**REQUIREMENT**
Write out the lines from the top of the material through the line with "wasm.setup();", exactly and with nothing added.
## START
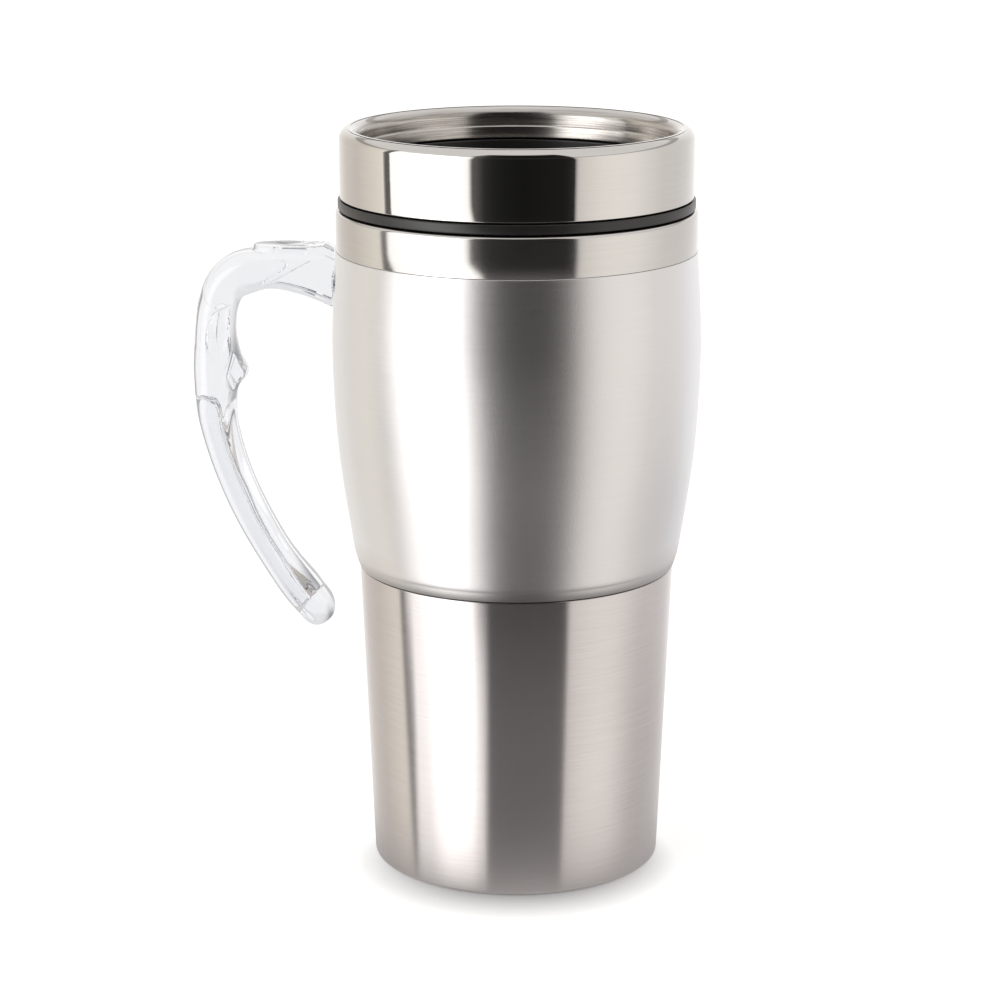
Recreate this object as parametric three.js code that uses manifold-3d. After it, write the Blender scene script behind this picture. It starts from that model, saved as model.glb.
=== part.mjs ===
// Insulated travel mug: double-wall steel body, clear handle, press-on lid with a sliding shutter.
// Millimetres, +Z up. Origin: centre of the flat underside. The handle reaches out along -X.
import * as THREE from "three";
import { mergeVertices } from "three/addons/utils/BufferGeometryUtils.js";
import Module from "manifold-3d";

const wasm = await Module();
wasm.setup();

// ---- driving dimensions ----
const GAP = 0.3; // clearance between separate pieces
const SHEET = 0.6; // steel sheet of the shells and the liner
const TURN = 40; // facets round a visible turned piece
const TURN_HIDDEN = 32; // facets round a hidden turned piece

const STEEL_FOOT_Z = 0.1; // lowest edge of the steel, just clear of the table
const CREASE_Z = 71.8; // joint between cone and barrel
const COLLAR_Z = 146.6; // bottom edge of the collar
const RIM_Z = 156.0; // top of the collar and of the liner's lip
const BAND_TOP_Z = 158.6; // top of the lid's black flange band
const LID_TOP_Z = 174.9; // crest of the lid's steel ring

const FOOT_R = 34.0; // cone at the table
const CONE_TOP_R = 37.03; // cone just under the crease
const SPIGOT_R = 36.2; // cone's spigot inside the barrel
const COLLAR_R = 41.9;
const BAND_R = 41.3; // black flange band
const LID_R = 40.9; // steel lid ring
const MOUTH_R = 37.8; // inside of the liner where the lid plugs in
const PLUG_R = 36.9; // lid's plug skirt
const RECESS_R = 35.0; // recess in the lid
const RECESS_FLOOR_Z = 161.6;

// outside of the barrel, from the crease to the collar: [radius, height]
const BARREL = [
  [37.15, CREASE_Z],
  [37.85, 73.8],
  [38.8, 78.3],
  [41.85, 100],
  [43.0, 124],
  [41.95, COLLAR_Z - GAP],
];

const HANDLE_WIDTH = 14.8;
const HANDLE_TOP_Z = 146.6;
const THUMB_REST = { size: [17.6, 10.4, 1.6], middle: [-51.5, 0, 147.0] }; // pad on the arm
const SCREW_Y = 3.8; // the two handle screws stand side by side
const SCREW_Z = 139.5;
const SCREW_R = 1.5;
const SCREW_HOLE_R = SCREW_R + GAP;
const SCREW_TIP_X = -42.4;
const SCREW_HEAD_R = 2.9;
const BOSS_R = 2.8; // two bosses on the handle reach through the barrel wall round the screws
const BOSS_HOLE_R = BOSS_R + GAP;
const BOSS_END_X = -40.05;

const DRINK_HOLE = { y: -25.5, width: 13, length: 7 };
const VENT = { y: 24, r: 1.3 };
const TUBE_WALL = 1.5; // wall round the drink hole and the vent, down through the lid
const SLIDER = { halfWidth: 10, outerY: -33, innerY: -9, top: 165.0, under: 163.2 };

// ---- materials ----
const finish = (color, roughness, metalness, extra = {}) =>
  new THREE.MeshStandardMaterial({ color, roughness, metalness, ...extra });
const brushedSteel = () => finish(0xb9b5b0, 0.38, 1);
const satinSteel = () => finish(0xc4c4c6, 0.5, 1);
const polishedSteel = () => finish(0xcfcac4, 0.12, 1);
const innerSteel = () => finish(0xb4b4b4, 0.35, 1);
const clearPlastic = () => finish(0xf2f5f8, 0.05, 0, { transparent: true, opacity: 0.35 });
const blackPlastic = () => finish(0x1b1a1a, 0.4, 0);
const blackRubber = () => finish(0x161616, 0.8, 0);
const silicone = () => finish(0x2a2a2a, 0.6, 0);
const foam = () => finish(0xdcdcdc, 0.95, 0);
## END
**EXERCISE OUTPUT**
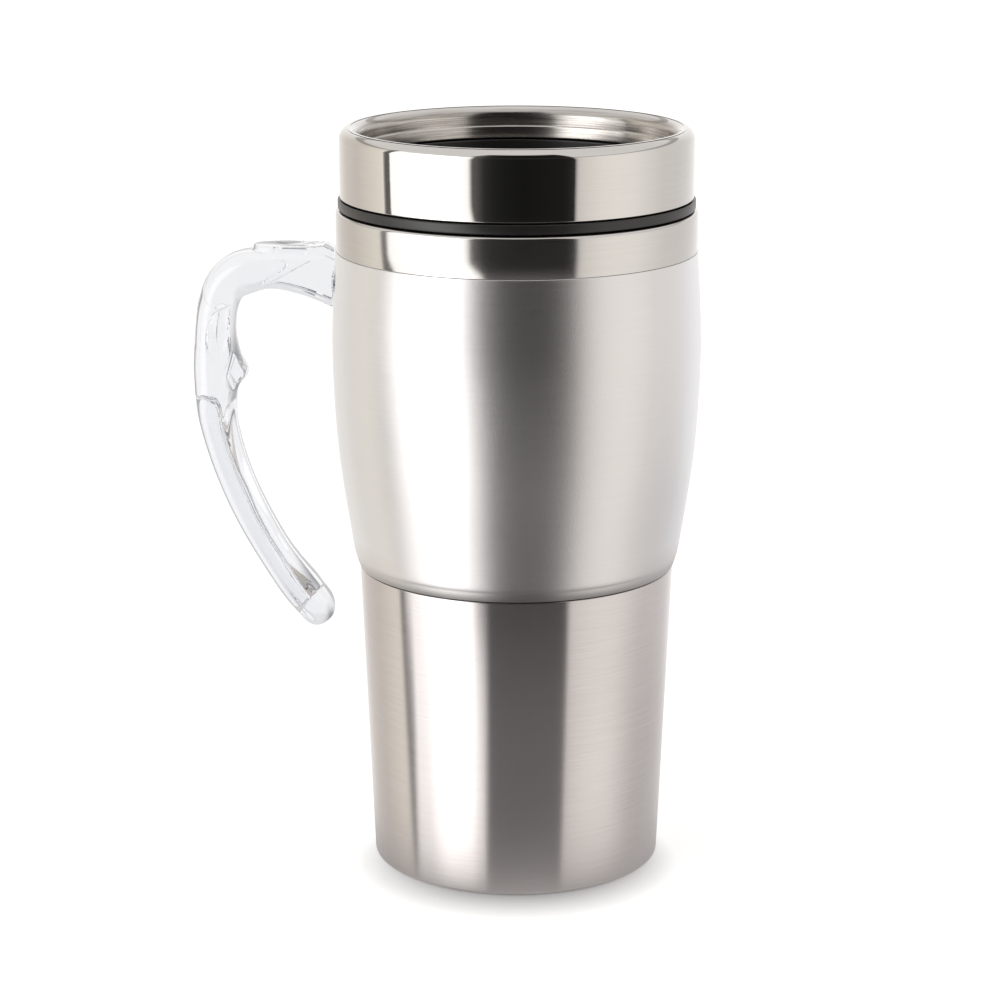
Recreate this object as parametric three.js code that uses manifold-3d. After it, write the Blender scene script behind this picture. It starts from that model, saved as model.glb.
=== part.mjs ===
// Insulated travel mug: double-wall steel body, clear handle, press-on lid with a sliding shutter.
// Millimetres, +Z up. Origin: centre of the flat underside. The handle reaches out along -X.
import * as THREE from "three";
import { mergeVertices } from "three/addons/utils/BufferGeometryUtils.js";
import Module from "manifold-3d";

const wasm = await Module();
wasm.setup();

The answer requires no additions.